Mexico -- Mexican cigars are thought to be on a tier below most of the other regions discussed, seemingly due to a general lack of refinement. However, this is another country continuing to improve their cigar product. I use the terms “thought to be” and “seemingly” as I have had very limited first-hand experience with Mexican cigars. However, I have smoked a number of Mexico-manufactured cigars recently when a friend brought some back from a recent trip to Cabo. 

So on that note, lets get smokin'! 

Cigar Review: 


Size: Corona Especial (six inches long, 42 ring gauge)

Price: $8 range 

Information on Lauro's cigars is limited. However, their website leads me to believe that they are growing tobacco from Cuban seed in Mexico. Lauro's touts its cigar manufacturing process as controlled by Cubans. Their cigars are marketed in their shops in many of the better hotels around Cancun, and some of the other tourist-laden cities in Mexico. Given the audience, I assume that many may travel south of the border to a Mexican resort and may have the opportunity to purchase a Lauro cigar. 

Tobacco blend:

  • Wrapper: Mexican
  • Filler and binder: Mexican 


I found myself one nice Saturday afternoon with a small bag full of various shapes and sizes of Lauro's cigars, and the offer that if I liked them I might be able to get more real cheap. Intrigued by both the offer and the fact that I don't think I have ever smoked a predominantly Mexican grown and manufactured cigar, I fired one up within a half hour.  

Look and feel

Pre-lit, these cigars passed the look test. For the most part, they certainly looked and felt professionally rolled. I did not know what to expect, as I had never heard of Lauro's, though I was assured that they were well represented in the Mexican resort. The wrapper was oily and relatively dark/maduro. 

Aroma and Taste

The opening, through the first half of this cigar, provided a medium-bodied, flavorful smoke. As the cigar reaches the mid-point, the smoke occasionally presents some harshness, but not enough to consider calling it quits. The burn surprised me as it burned pretty evenly and slowly throughout the smoke. I smoked this cigar down to the last inch and a half. I have to admit, I was surprised by this cigar. 

Needless to say, at the offer I was given, I was soon banging on my neighbor's door looking for more.  

RATING: 8.6 (on a scale of 1 to 10) 

At $8 retail, it would be a bit expensive for me to buy this in the states.
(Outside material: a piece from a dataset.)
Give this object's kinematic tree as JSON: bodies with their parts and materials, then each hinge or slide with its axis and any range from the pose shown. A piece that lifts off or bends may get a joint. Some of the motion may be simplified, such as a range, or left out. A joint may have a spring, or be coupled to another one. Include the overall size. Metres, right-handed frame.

However, if you are vacationing in Cancun, Cozumel, etc., and your options are limited, it's probably a decent buy if you want the experience of a cigar by the sea. On another note, I have since smoked the torpedo size and I would not rate it as high as the corona. However, I was told that the torpedo was hand rolled while you waited, so I suspect it was just a little too new and fresh. I rested the others I now have in my humidor to put some age on them.  
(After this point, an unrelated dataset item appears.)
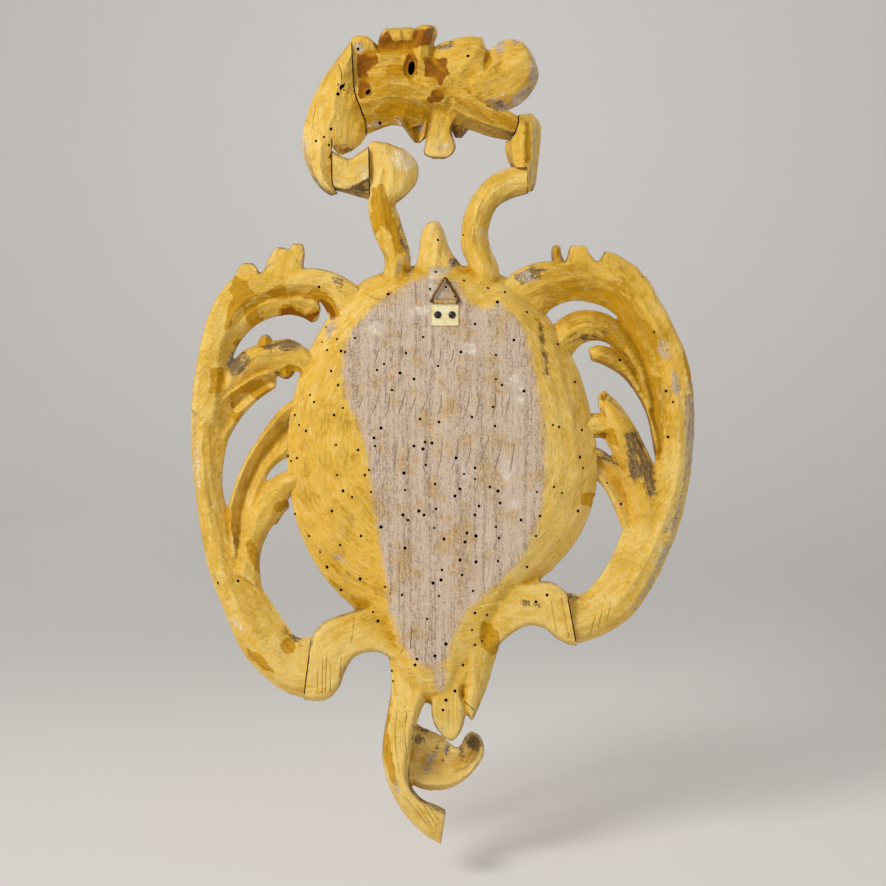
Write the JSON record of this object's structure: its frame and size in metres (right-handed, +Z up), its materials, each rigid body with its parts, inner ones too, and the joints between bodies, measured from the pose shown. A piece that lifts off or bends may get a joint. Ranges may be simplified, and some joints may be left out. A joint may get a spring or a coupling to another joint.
{
  "type": "giltwood shield plaque",
  "caption": "Carved wall plaque with an oval shield, pierced scroll wings, a leafy crest and a curled tail, hung by a hinged wire ring on its flat back.",
  "frame": {"origin": "inside the apex of the hanging ring, where the wall hook bears", "axes": "+Z up, +Y out of the flat back towards the wall, +X towards the right wing, as seen from the gilt front, which faces -Y"},
  "size_m": [0.3766, 0.0502, 0.6161],
  "materials": {
    "carved_wood": "carved wood, gilt in front, washed with yellow ochre behind",
    "hanger_brass": "bright sheet brass",
    "ring_wire": "darkened wire",
    "screw_steel": "dark steel"
  },
  "bodies": {
    "plaque": {"shield_panel": "carved_wood", "right_wing": "carved_wood", "left_wing": "carved_wood", "crest": "carved_wood", "crest_limb": "carved_wood", "crest_block": "carved_wood", "crest_link": "carved_wood", "hanger_plate": "hanger_brass", "left_screw": "screw_steel", "right_screw": "screw_steel"},
    "ring": {"hanger_ring": "ring_wire"}
  },
  "joints": [
    {"name": "ring_hinge", "type": "hinge", "parent": "plaque", "child": "ring", "pos_m": [0, 0, -0.0166], "axis": [-1, 0, 0], "range_deg": [-3, 165]}
  ]
}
Keep the comments and recommendations coming – email: 

Thought for the Week

"It takes considerable knowledge just to realize the extent of your ignorance.” 
- Thomas Sowell  

DISCLAIMER:  At the risk of sounding too much like a TV commercial, I do want to sincerely state:  This feature is NOT intended to advocate the smoking of cigars any more or any less than you already do, nor do I intend to influence the non-smoker to begin smoking cigars.  Make no mistake about it; CIGAR SMOKING MAY BE HAZARDOUS TO YOUR HEALTH.